A primeira mulher speaker no Congresso conseguiu o que muitos diziam ser impossível: manobrar a indisciplinada bancada democrata

A liderança de Nancy Pelosi, a primeira mulher speaker do Congresso dos EUA, foi muitas vezes menorizada como "inconsequente", mas a aprovação da reforma do funcionamento do sistema de saúde fará da congressista liberal da Califórnia uma das legisladoras mais bem sucedidas na história daquele órgão legislativo.

Pelosi, de 69 anos, conseguiu aquilo que todos julgavam impossível: manobrar a diversa e indisciplinada bancada democrata no Congresso e conduzir o partido a uma vitória que será registada em todos os compêndios escolares.

Ela conseguiu convencer os "progressistas" que queriam incluir uma "opção pública" na proposta de reforma da saúde, os "conservadores fiscais" que insistiam na redução do défice, o grupo "pró-vida" que exigia garantias de não-financiamento de abortos e os defensores do "direito à escolha" que não abdicavam da sua conquista, que os custos políticos de não votar a lei seriam superiores à relativa segurança da inacção.

Por detrás do sorriso levemente "plastificado", do penteado sempre impecável e dos fatos em tons pastel, que a definem quase como uma caricatura, revelou-se uma estratega calculista, dura e intransigente. Os insiders de Washington atribuem-lhe a principal responsabilidade pela ressureição da reforma, que entrou em estado de coma após os democratas perderem a supermaioria de 60 votos no Senado. Nancy terá ligado ao desanimado Presidente Obama assegurando-o de que podia contar com ela para concluir o processo legislativo. Mesmo que isso implicasse (como aconteceu), que a Câmara de Representantes tomasse como sua a proposta de reforma do Senado, que era francamente impopular junto dos políticos da câmara baixa. Incansável, Pelosi telefonou, conversou, almoçou, escreveu, perseguiu todos os membros da bancada democrata que lhe interessavam. Garantiu que aqueles que apoiassem a reforma teriam as costas quentes no que diz respeito ao financiamento das respectivas campanhas eleitorais. E fez todos os acordos possíveis com os congressistas que estavam indecisos - incluindo, segundo fontes citadas pela imprensa sob anonimato, assegurar-lhes que terão bons empregos à sua espera no caso do voto lhes custar a reeleição.

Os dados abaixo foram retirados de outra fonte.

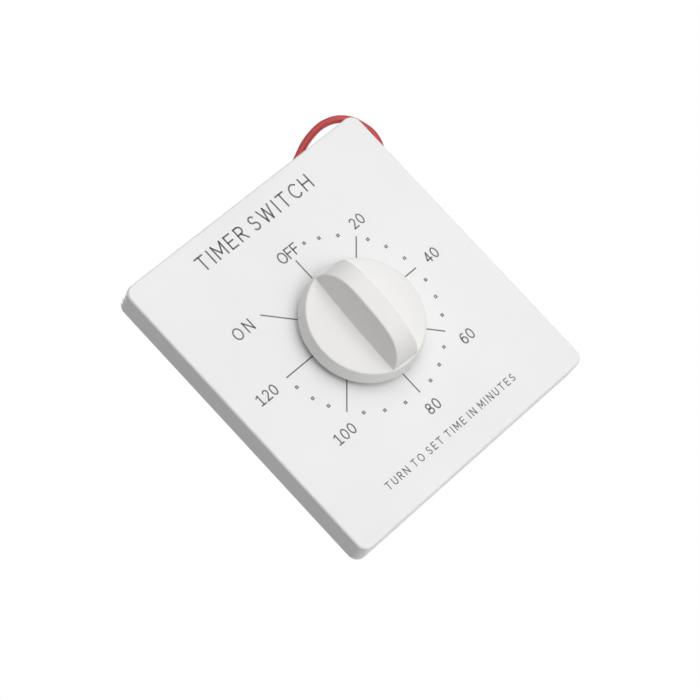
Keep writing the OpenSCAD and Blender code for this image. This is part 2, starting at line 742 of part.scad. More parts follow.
module stop_washer() {
    tab_r = stop_at + 0.8;
    color("silver") upright() shaft_turned() at_level(stop_u, stop_t) difference() {
        union() {
            cylinder(r = collar_r + 0.6, h = stop_t);
            rotate([0, 0, stop_angle]) translate([0, -stop_half, 0]) cube([tab_r, 2 * stop_half, stop_t]);
        }
        translate([0, 0, -cut]) d_bore(shaft_r + seat_gap, flat_x + seat_gap, stop_t + 2 * cut);
    }
}

module stop_post() {
    post_len = stop_u + stop_t + 0.2;
    color("silver") upright() at_polar(stop_at, stop_post_angle) {
        translate([0, 0, front_inner_z - post_len]) cylinder(r = stop_post_r, h = post_len);
        translate([0, 0, front_inner_z - 0.01])
            cylinder(r = 0.9 - seat_gap, h = movement_t - 0.1);
    }
}

module mainspring() {
    color("slategray") upright() at_level(spring_u, spring_w) difference() {
        union() {
            linear_extrude(spring_w)
                polygon(strip(spring_start_r, spring_r, spring_turns, post_angle, spring_t));
            at_polar(post_at, post_angle) cylinder(r = post_r + 0.1 + spring_t, h = spring_w);
        }
        at_polar(post_at, post_angle) translate([0, 0, -cut])
            cylinder(r = post_r + 0.1, h = spring_w + 2 * cut);
    }
}

module mainspring_post() {
    post_len = spring_u + spring_w + 0.2;
    color("silver") upright() at_polar(post_at, post_angle) {
        translate([0, 0, front_inner_z - post_len]) cylinder(r = post_r, h = post_len);
        translate([0, 0, front_inner_z - 0.01]) cylinder(r = 0.7 - seat_gap, h = movement_t - 0.1);
    }
}

// Ratchet teeth rise counter-clockwise and drop steeply, so they drive when the spring runs down
module ratchet_wheel() {
    step = 360 / ratchet_teeth;
    color("silver") upright() shaft_turned() at_level(ratchet_u, great_t) difference() {
        linear_extrude(great_t) polygon([for (i = [0 : ratchet_teeth - 1])
            each [polar(ratchet_r - ratchet_depth, i * step + 0.5),
                polar(ratchet_r, (i + 0.95) * step)]]);
        translate([0, 0, -cut]) d_bore(shaft_r + seat_gap, flat_x + seat_gap, great_t + 2 * cut);
    }
}

// Windows between the arms of a wheel
module windows(r_in, r_out, arms, arm_w, t) {
    translate([0, 0, -cut]) difference() {
        cylinder(r = r_out, h = t + 2 * cut);
        translate([0, 0, -cut]) cylinder(r = r_in, h = t + 4 * cut);
        for (i = [0 : arms - 1]) rotate([0, 0, i * 360 / arms])
            translate([0, -arm_w / 2, -cut]) cube([r_out + cut, arm_w, t + 4 * cut]);
    }
}

module great_wheel() {
    color("gold") upright() shaft_turned() at_level(great_u, great_t) difference() {
        linear_extrude(great_t) polygon(wheel_teeth(slow_teeth, great_m, 0));
        translate([0, 0, -cut]) cylinder(r = shaft_r + running_fit, h = great_t + 2 * cut);
        at_polar(click_pivot, click_angle) translate([0, 0, -cut])
            cylinder(r = click_pin_r + seat_gap, h = great_t + 2 * cut);
        for (a = [150 : 50 : 400]) at_polar(click_pivot - 1.6, a) translate([0, 0, -cut])
            cylinder(r = 2.2, h = great_t + 2 * cut);
    }
}

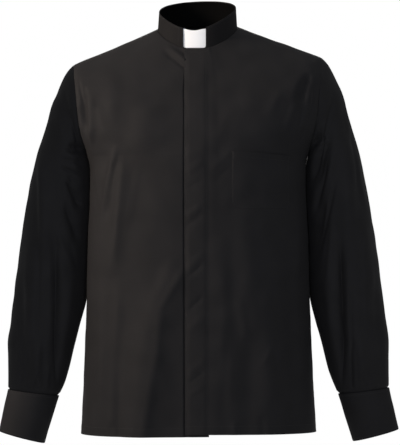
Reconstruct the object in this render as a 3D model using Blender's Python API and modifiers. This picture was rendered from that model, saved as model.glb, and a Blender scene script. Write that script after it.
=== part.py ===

Na hora da vitória, ninguém poupou elogios à speaker, nem mesmo ela própria. Mas, dizem os seus amigos e companheiros de partido, a principal satisfação de Nancy nesse momento tinha a ver com a sua genuína crença de que o acesso à saúde é "um direito e não um privilégio", como sublinhou no seu discurso em plenário.

Nancy demorou para iniciar-se na política activa, mas as negociações de bastidores e as campanhas públicas nunca foram estranhas para ela. Filha de Thomas D"Alessandro, um dos nomes mais importantes da política de Baltimore e do estado do Maryland, aprendeu desde cedo a seduzir apoiantes, forjar alianças, combater adversários e angariar dinheiro. Mas foi só na Califórnia, para onde se mudou após casar-se com o milionário Paul Pelosi, que decidiu trilhar o caminho antes seguido pelo pai. Já tinha quase 50 anos quando pela primeira vez se candidatou ao Congresso por um dos distritos mais liberais de San Francisco, um lugar que mantém desde 1987.

No Congresso, foi subindo na hierarquia até se tornar a líder da minoria democrata, em 2002. A sua ascensão não se fez sem polémica, e quando chegou ao topo muitos criticaram o partido por apostar numa política que seria sempre um "peso pluma". Quatro anos depois, Pelosi entrava na história ao tornar-se a primeira mulher speaker do Congresso. No domingo, como sublinhou com evidente orgulho, pode inscrever o seu nome num pacote legislativo que rivaliza com a criação da Segurança Social ou com o fim da segregação social em termos dos seus efeitos sobre a sociedade americana.

"O desenrolar deste processo, consagrou Nancy Pelosi como a mais forte e eficaz speaker do Congresso dos tempos modernos", diz o especialista em temas do Congresso da Brookings Institution, Thomas Mann. Norman Ornstein, analista do conservador American Enterprise Institute, diz que o trabalho de Pelosi foi "extraordinário". "Por causa da sua capacidade para manter as suas tropas unidas, este Congresso poderá acabar por ser um dos mais produtivos de sempre nos EUA", considera.